Studying the corona is essential for better predicting and mitigating the effects of space weather. While satellites can observe the inner and outer corona, there’s an observational gap for the mid-corona region (roughly 1.1 to 3 solar radii from the sun’s center). This critical area is typically blocked by standard instruments. Historically, the only way to get a clear view of the mid-corona was during the brief totality of a total solar eclipse.

Overcoming Natural Limitations

Natural total solar eclipses are beautiful but inconvenient for sustained scientific study. They occur infrequently in any given location and last only a few minutes. Proba-3 changes this. By creating an artificial eclipse, the mission can observe the corona for up to 6 hours during each 19.6-hour orbit. This ability provides a hundredfold increase in uninterrupted study time compared to natural eclipses, offering an unprecedented opportunity to watch the corona evolve and track solar wind acceleration from its source.

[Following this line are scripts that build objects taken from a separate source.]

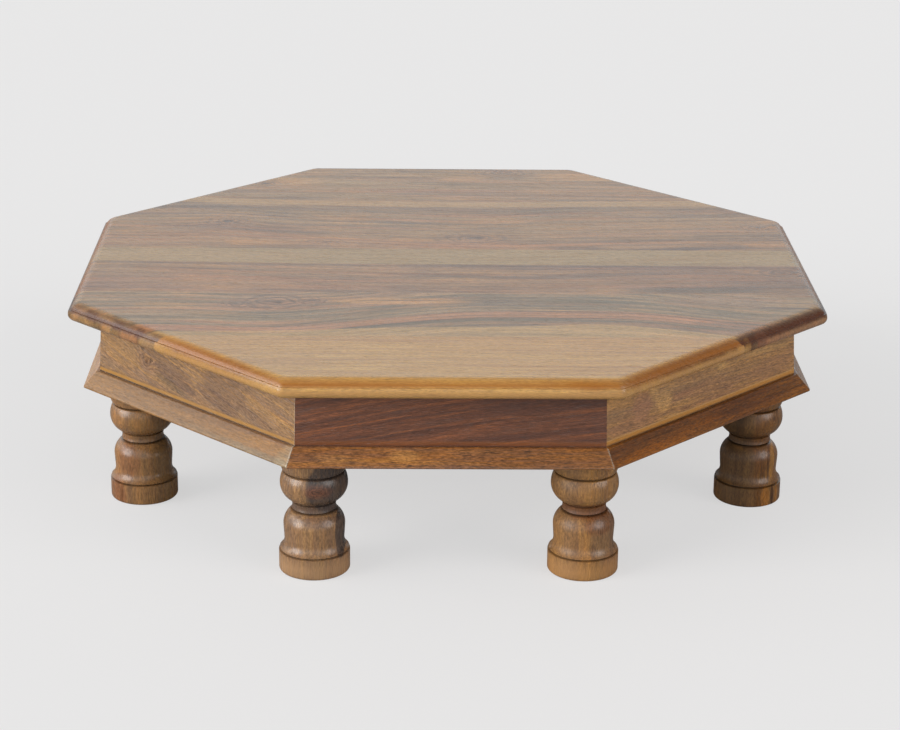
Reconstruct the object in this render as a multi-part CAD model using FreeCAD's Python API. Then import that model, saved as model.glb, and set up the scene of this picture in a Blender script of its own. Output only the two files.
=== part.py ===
import FreeCAD, Part
import math
import os

# A low eight-sided table: a glued board top with a moulded edge, eight mitred aprons,
# eight mitred base mouldings and eight turned legs socketed in corner blocks.
# Millimetres, Z up, front towards -Y, origin on the floor under the middle of the top.

# Overall plan: a regular octagon with one flat side to the front
across_flats = 600.0
side_count = 8
front_azimuth = -90.0

# Top board, glued up from planks that run left to right
top_thickness = 14.0
plank_width_shares = (0.167, 0.180, 0.200, 0.255, 0.198)

# Edge of the top: a round-over above, a small step, a bead below
round_over_width = 8.5
round_over_height = 5.6
round_over_inset = 2.0
bead_top_inset = 0.9
bead_nose_drop = 4.0
bead_foot_inset = 2.8
top_corner_sanding = 1.3

# Aprons, with a small cove worked along the foot
apron_height = 45.0
apron_thickness = 15.0
apron_setback = 25.0
apron_cove_height = 4.0
apron_cove_width = 2.4

# Base moulding: a flat ledge, a straight slope and a blunt lip
moulding_height = 13.0
moulding_ledge = 2.6
moulding_slope_width = 10.2
moulding_lip = 1.6

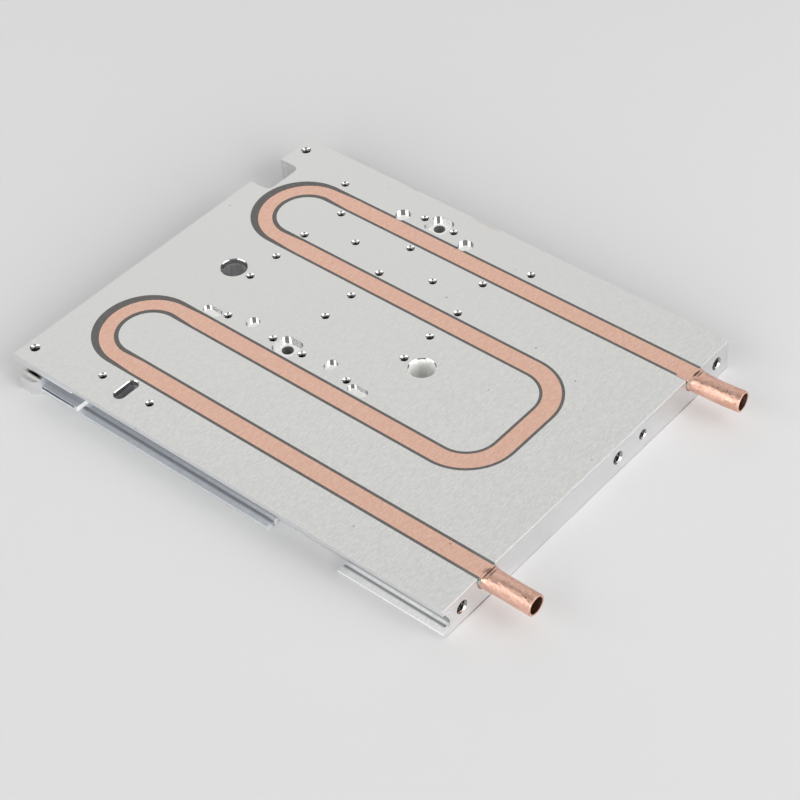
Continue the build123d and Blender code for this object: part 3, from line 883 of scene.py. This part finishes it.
def tapped_places():
    """Every tapped hole in the top: x, y and its thread, in millimetres."""
    places = [(PATTERN_X + dx, y, M4) for dx in GRID_X for y in GRID_Y]
    places += [(PATTERN_X + dx, WIDE_ROW_Y, M4) for dx in WIDE_ROW_X]
    places += [(PATTERN_X + side * half, y, M4) for half, y in PAIRS for side in (-1, 1)]
    middle, half, y = NEAR_PAIR
    places += [(middle + side * half, y, M4) for side in (-1, 1)]
    x, half = CORNER_HOLES
    places += [(x, side * half, M5_CORNER) for side in (-1, 1)]
    return places


def add_thread(bm, to_place, thread, turns):
    """One helical ridge on a hole's wall; the hole runs down the local -Z from a mouth at z = 0."""
    core, mouth, pitch = (v * MM for v in thread)
    wall, crest = core / 2 + WALL_BITE, core / 2 - CREST_HEIGHT * pitch
    start = -(mouth - core) / 2 - FIRST_CREST * pitch
    foot, edge = FOOT_HALF * pitch, CREST_HALF * pitch
    rows = []
    for i in range(int(turns * TURN_STEPS) + 1):
        angle = 2 * math.pi * i / TURN_STEPS
        z = start - pitch * i / TURN_STEPS
        grown = min(1.0, i / TAPER_STEPS, (turns * TURN_STEPS - i) / TAPER_STEPS)
        tip = wall + (crest - wall) * grown
        row = []
        for radius, dz in ((wall, foot), (tip, edge), (tip, -edge), (wall, -foot)):
            point = Vector((radius * math.cos(angle), radius * math.sin(angle), z + dz))
            row.append(bm.verts.new(to_place @ point))
        rows.append(row)
    for first, second in zip(rows, rows[1:]):
        for k in range(3):
            bm.faces.new((first[k], first[k + 1], second[k + 1], second[k]))
        bm.faces.new((first[3], first[0], second[0], second[3]))
    bm.faces.new(rows[0][::-1])
    bm.faces.new(rows[-1])


print(len(tapped_places()), "tapped holes in the top,", len(END_HOLES), "in the end face")

# %% [markdown]
# Cutting oil stays in the threads, so their metal is glossy, and it grows dark with depth, because
# little light gets down there. The lamps give that shade only roughly, so a ramp along the hole's
# axis helps them. The lying holes are seen at a slant and darken sooner.

# %% Screw threads: metal and pieces
THREAD_PALE, THREAD_DARK = (0.66, 0.65, 0.63), (0.11, 0.10, 0.095)
UPRIGHT_FADE = (0.4 * MM, 2.4 * MM)                        # depths where dark begins and is full
LYING_FADE = (0.0, 0.5 * MM)
UPRIGHT_TURNS, LYING_TURNS = 9, 10


def finish_piece(name, bm, material, smooth_angle=40.0):
    """Turns a bmesh into a piece that rides on the part."""
    bmesh.ops.recalc_face_normals(bm, faces=bm.faces)
    mesh = bpy.data.meshes.new(name)
    bm.to_mesh(mesh)
    bm.free()
    mesh.materials.append(material)
    mesh.shade_smooth()
    mesh.set_sharp_from_angle(angle=math.radians(smooth_angle))
    piece = bpy.data.objects.new(name, mesh)
    scene.collection.objects.link(piece)
    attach(piece, "root")
    print(name, len(mesh.polygons), "faces")


def make_thread_metal(name, axis, mouth, fade):
    """Oily aluminium, darker with depth. axis points out of the hole, and mouth lies along it."""
    material, tree, shader = new_material(name)
    where, _ = part_position(tree)
    depth = maths(tree, "SUBTRACT", mouth, reach_along(tree, where, axis))
    tone = mixed(tree, ramp_between(tree, depth, *fade), THREAD_PALE, THREAD_DARK)
    tree.links.new(tone, shader.inputs["Base Color"])
    shader.inputs["Metallic"].default_value = 1.0
    shader.inputs["Roughness"].default_value = 0.22
    return material


def make_threads():
    bm = bmesh.new()
    for x, y, thread in tapped_places():
        add_thread(bm, Matrix.Translation((x * MM, y * MM, TOP_Z)), thread, UPRIGHT_TURNS)
    metal = make_thread_metal("oily_thread_upright", (0, 0, 1), TOP_Z, UPRIGHT_FADE)
    finish_piece("top_hole_threads", bm, metal)
    bm = bmesh.new()
    lying = Matrix.Rotation(math.pi / 2, 4, "Y")
    for y, thread in END_HOLES:
        mouth = Matrix.Translation((EXIT_X, y * MM, END_HOLE_Z * MM))
        add_thread(bm, mouth @ lying, thread, LYING_TURNS)
    metal = make_thread_metal("oily_thread_lying", (1, 0, 0), EXIT_X, LYING_FADE)
    finish_piece("end_hole_threads", bm, metal)


make_threads()

# %% [markdown]
# Where the groove leaves the plate, a little epoxy was pushed out and set as beads on the end face.
# They lay outside the fly cutter's reach, so they stay round. A squashed ball with a wobble is
# enough; a sculpted drop would look no different at this size.

# %% Epoxy beads
BEADS = (  # centre and half sizes, mm
    ((125.8, -77.2, 15.5), (0.85, 0.75, 1.0)),
    ((125.3, -77.7, 14.4), (0.55, 0.5, 1.2)),
    ((125.9, -68.2, 15.9), (0.9, 0.5, 0.5)),
    ((126.3, 68.1, 16.1), (1.0, 0.6, 0.55)),
    ((125.3, 67.4, 13.9), (0.4, 0.4, 1.1)),
)
BEAD_DARK, BEAD_PALE = (0.10, 0.13, 0.12), (0.40, 0.46, 0.43)
WOBBLE = 0.10                      # share of a bead's size
WOBBLE_TURNS = (3.0, 2.5, 2.0)     # radians per radius along x, y and z
BEAD_BUMP = dict(distance=0.0001, strength=0.5)


def make_bead_material():
    material, tree, shader = new_material("epoxy_beads_grey")
    where, _ = part_position(tree)
    grain = use_group(tree, scratch_group, where, Per_Metre=(900.0, 900.0, 900.0), Contrast=1.8)
    tone = mixed(tree, grain["Scratch"], BEAD_DARK, BEAD_PALE)
    tree.links.new(tone, shader.inputs["Base Color"])
    shader.inputs["Roughness"].default_value = 0.35
    tree.links.new(bump(tree, grain["Scratch"], **BEAD_BUMP), shader.inputs["Normal"])
    return material


def make_beads():
    bm = bmesh.new()
    rng = random.Random(4)
    for centre, half_size in BEADS:
        ball = bmesh.ops.create_icosphere(bm, subdivisions=3, radius=1.0)["verts"]
        phase = rng.random() * 6.0
        for vert in ball:
            x, y, z = (turns * v for turns, v in zip(WOBBLE_TURNS, vert.co))
            wobble = 1.0 + WOBBLE * math.sin(x + z + phase) * math.cos(y)
            place = [(c + h * v * wobble) * MM for c, h, v in zip(centre, half_size, vert.co)]
            vert.co = Vector(place)
    finish_piece("epoxy_beads", bm, make_bead_material(), 80.0)


make_beads()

The first images released by ESA showcase this capability, revealing details in the inner corona with remarkably low levels of scattered light. Scientists were particularly excited to capture a prominence, a cloud of relatively cold plasma often seen during natural eclipses.

Precision Flying in Space

Proba-3’s achievement is a triumph of engineering. The satellites maintain their precise formation autonomously using an onboard system combining cameras, LEDs, and laser rangefinders. The Occulter, a 4.4-foot (1.4-meter) disk, must cast a small 3.15-inch (8 cm) shadow precisely onto the Coronagraph, requiring millimeter accuracy in distance and sub-millimeter accuracy laterally. This level of precision is orders of magnitude greater than previously achieved in space-based coronagraphs and is maintained while the satellites orbit Earth at distances up to 37,000 miles (60,000 kilometers) at apogee, where gravitational and atmospheric forces are weakest.

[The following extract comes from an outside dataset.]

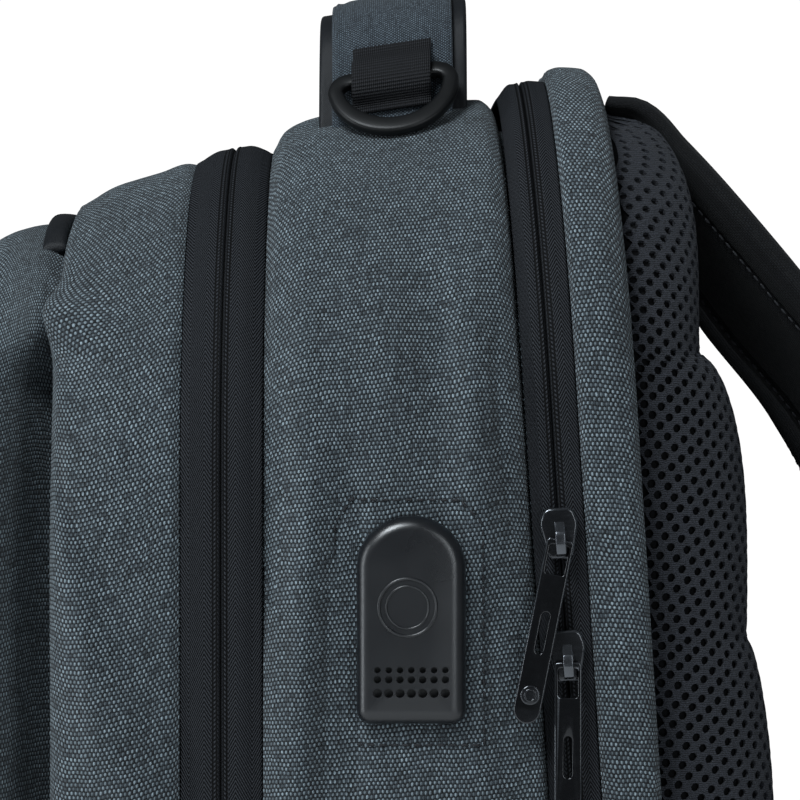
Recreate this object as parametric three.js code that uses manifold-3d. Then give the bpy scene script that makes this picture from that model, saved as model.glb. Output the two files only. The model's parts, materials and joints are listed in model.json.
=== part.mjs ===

While a basic concept of using one spacecraft to block the sun for another was attempted during the 1975 Apollo-Soyuz mission (with disappointing results due to light scattering), Proba-3 represents the full realization of this idea through advanced autonomous technology.

A Glimpse into the Future

The success of Proba-3’s formation flying demonstration is not just crucial for solar physics; it’s a significant step for future space missions. The ability to precisely coordinate multiple spacecraft opens doors for building much larger structures in orbit or operating complex multi-satellite observatories, such as the planned LISA gravitational wave observatory.

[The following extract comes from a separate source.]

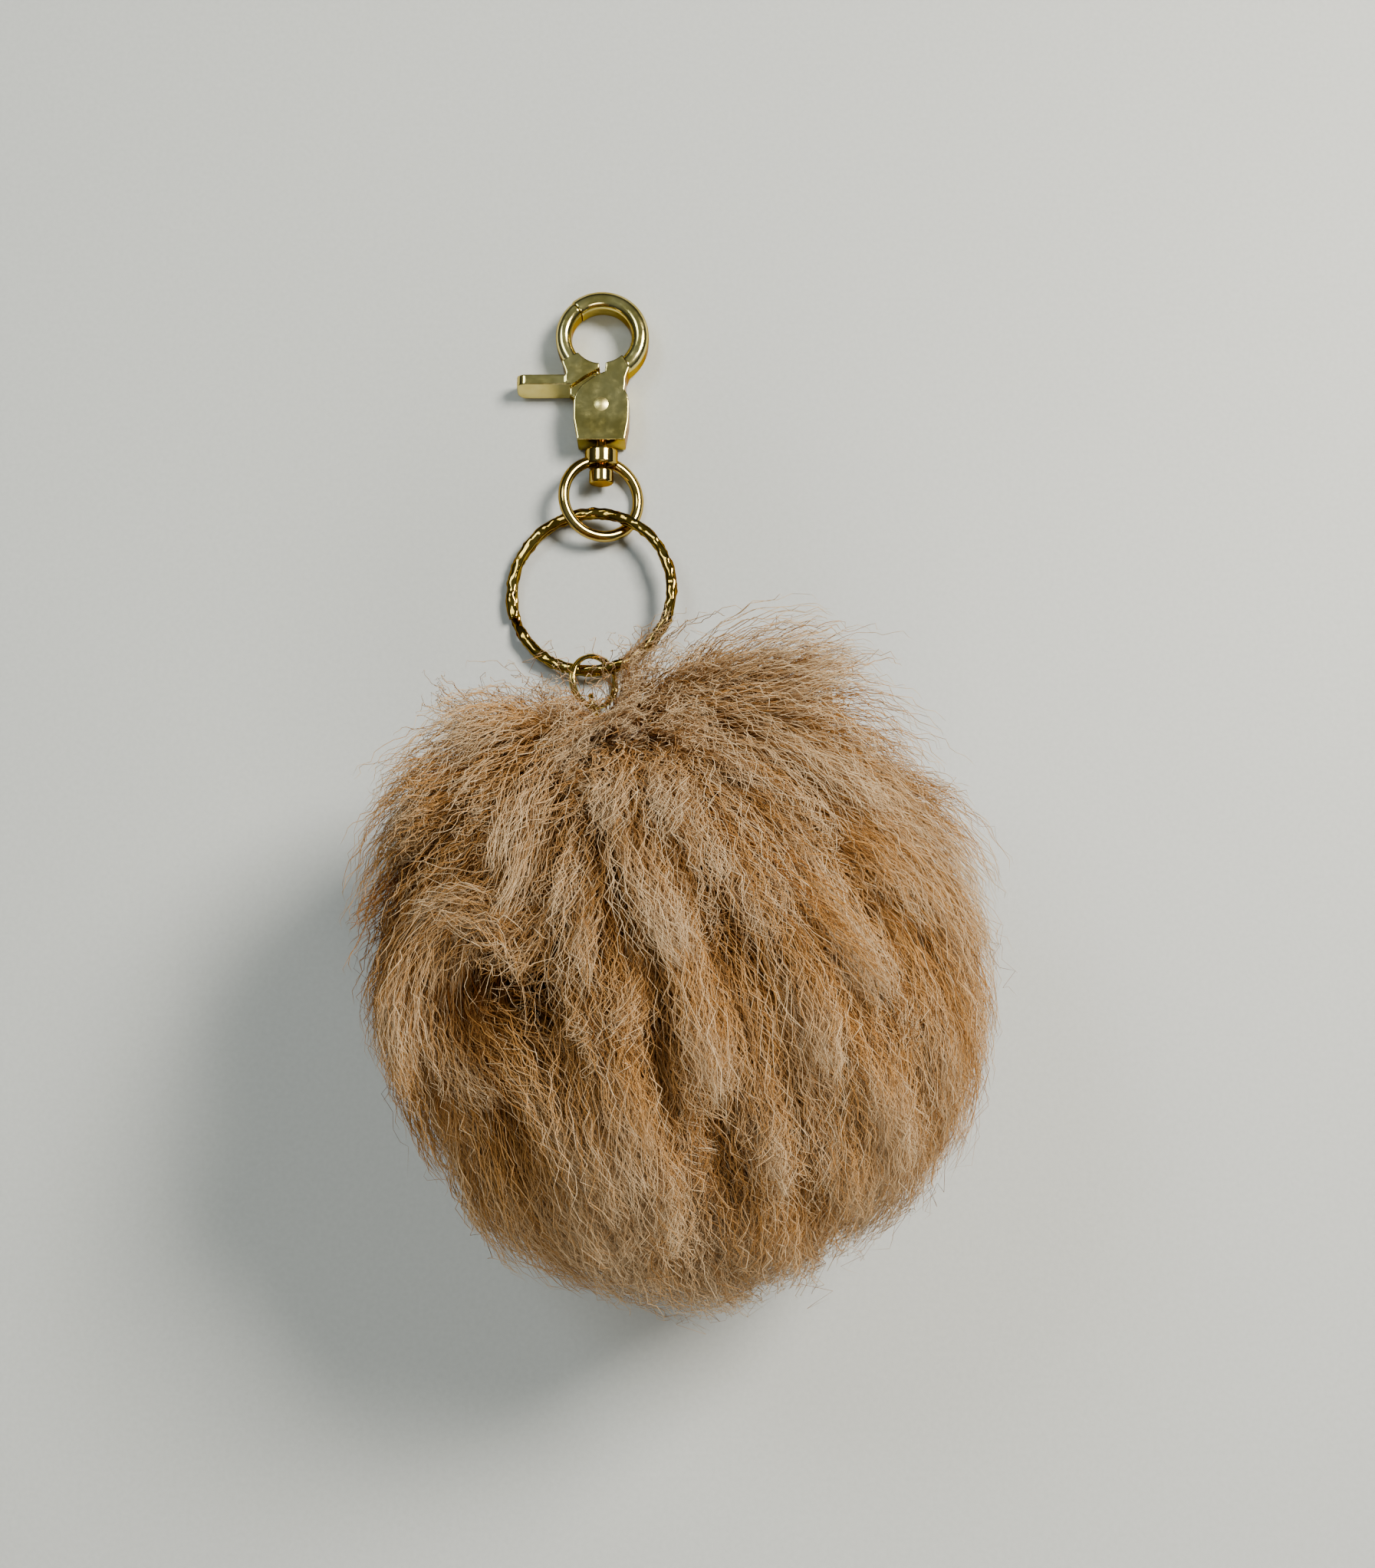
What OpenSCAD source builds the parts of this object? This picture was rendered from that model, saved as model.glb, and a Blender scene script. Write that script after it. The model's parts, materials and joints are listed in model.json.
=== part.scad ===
// Fur pompom key charm: a snap hook on a swivel, a split key ring, a double-wound jump ring and a fur ball.
// The charm lies on a flat surface at z = 0, with the snap hook towards +Y and the fur ball towards -Y.
// All lengths are millimetres and all angles are degrees.

/* [Snap hook] */
// Sideways place of the hook's centre line, measured from the middle of the charm
clasp_x = -11.3; // [-14:0.1:-8]
// Height of the hook's middle plane above the surface
clasp_z = 2.75; // [2.75:0.05:3]
// Place of the trigger's rivet along the charm
pivot_y = 54.4; // [54:0.1:55]
// Distance from the rivet to the centre of the hook's opening
hook_reach = 10.7; // [10.5:0.1:11]
// Inner radius of the hook's opening
hook_inner_r = 4.4; // [4.2:0.1:4.5]
// Outer radius of the hook
hook_outer_r = 6.8; // [6.6:0.1:7]
// Thickness of the hook and of the trigger's jaw
hook_thick = 4.4; // [4.2:0.1:4.6]
// Radius on the four edges of the hook's bar
hook_edge_r = 1.1; // [0.6:0.1:1.1]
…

Proba-3 is set for a two-year mission and plans to generate approximately 1,000 hours of corona observations. In line with ESA’s commitment to open data, the mission will make its data publicly available, allowing scientists worldwide to calibrate and analyze the groundbreaking observations.

As the sun enters a period of increased activity (solar maximum), Proba-3’s ability to provide near-continuous, high-quality data on the corona, particularly the previously elusive mid-corona, is more valuable than ever. While the thrill of chasing a natural eclipse will undoubtedly persist, Proba-3 offers a new, powerful way to unlock the mysteries of our star.